32::AM::142We arrived in Hanoi ahead of a storm that was making beautiful clouds and a rainbow, and a sunset that was throwing lovely colors at it all. Tien, the brits and I tried to get a taxi, but we couldn't all fit and so they chose to go with Paul for a while before he caught a bus to somewhere else. Tien and I said goodbye and took off in our own taxi heading to Ngo Huyen street.

When you say goodbye to other travelers, you never know if it's the last goodbye. We didn't see Paul again after that.

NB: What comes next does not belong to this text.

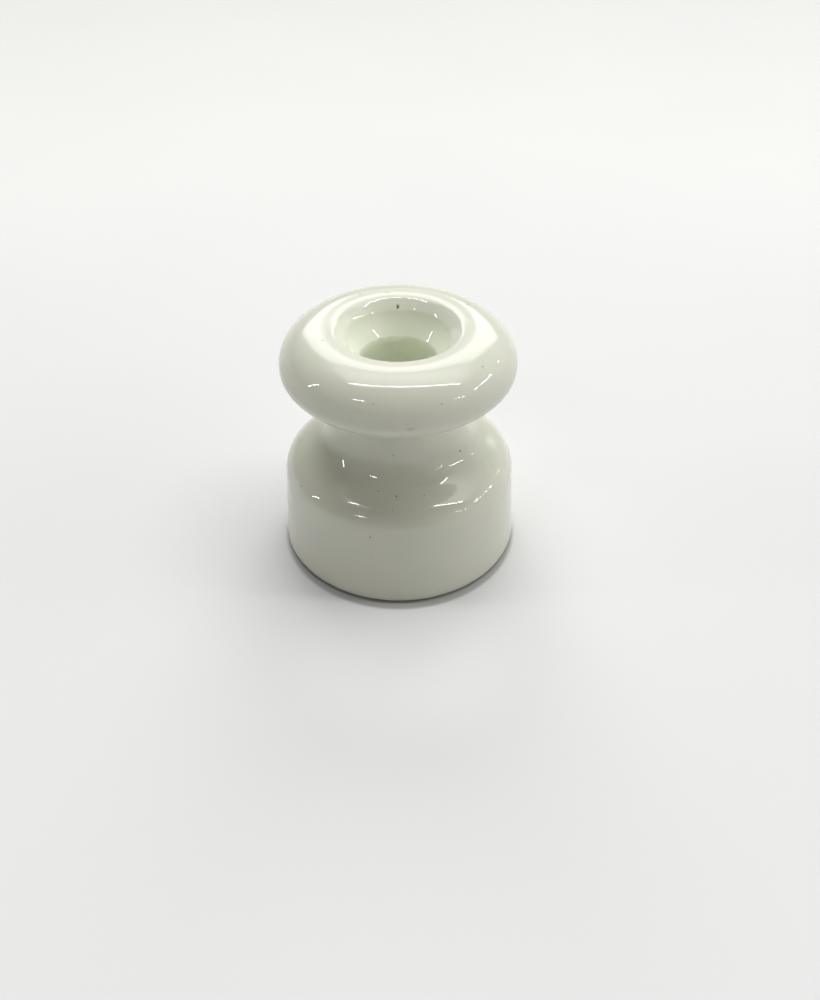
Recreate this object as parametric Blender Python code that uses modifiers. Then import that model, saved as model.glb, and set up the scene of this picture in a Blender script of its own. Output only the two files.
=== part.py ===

Tien and I went to the place we thought we'd stay but it was full. We quickly found another place that was nice and cheap. This neighborhood was undoubtably much better to stay in than our previous area. This was the Pham Ngu Lao of Hanoi, the backpacker's street. Before I had started traveling last year, Lila had told me that in every city you willfind a place where the backpackers go. You'll be able to find cheap accommodations, good food, good conversation, and everything you'll need to keep traveling. She was definitely right, and we'd found that spot in Hanoi. It felt relieving to not have to worry about all the little things.

Tien and I left the hotel and went to get dinner, but two doors down we ran into the brits. We had a funny exchange where they said they had just gone to a noodle place, but I thought they said nude place, and had thought "damn, these kids don't waste any time partying, but where on earth did they find a strip club in Vietnam??" That was the last time we saw them.

We got dinner at a place playing kung fu movies. There was a refrigerator with a sticker that read "Hybrid plasma toshiba refrigerator." Quite the technological accomplishment.

After that we haggled with a travel agent for a while and ended up not getting our tickets there. We checked the internet and found cheaper tickets, went back out to see if we could find some cheaper around nearby, but after talking about it over some smoothies we ended up buying our tickets from jetstar.com. We decided to stay an extra day in Hanoi so we could get an early flight to Saigon on June 2nd then catch a bus back to Binh Hoa and arrive at a decent hour.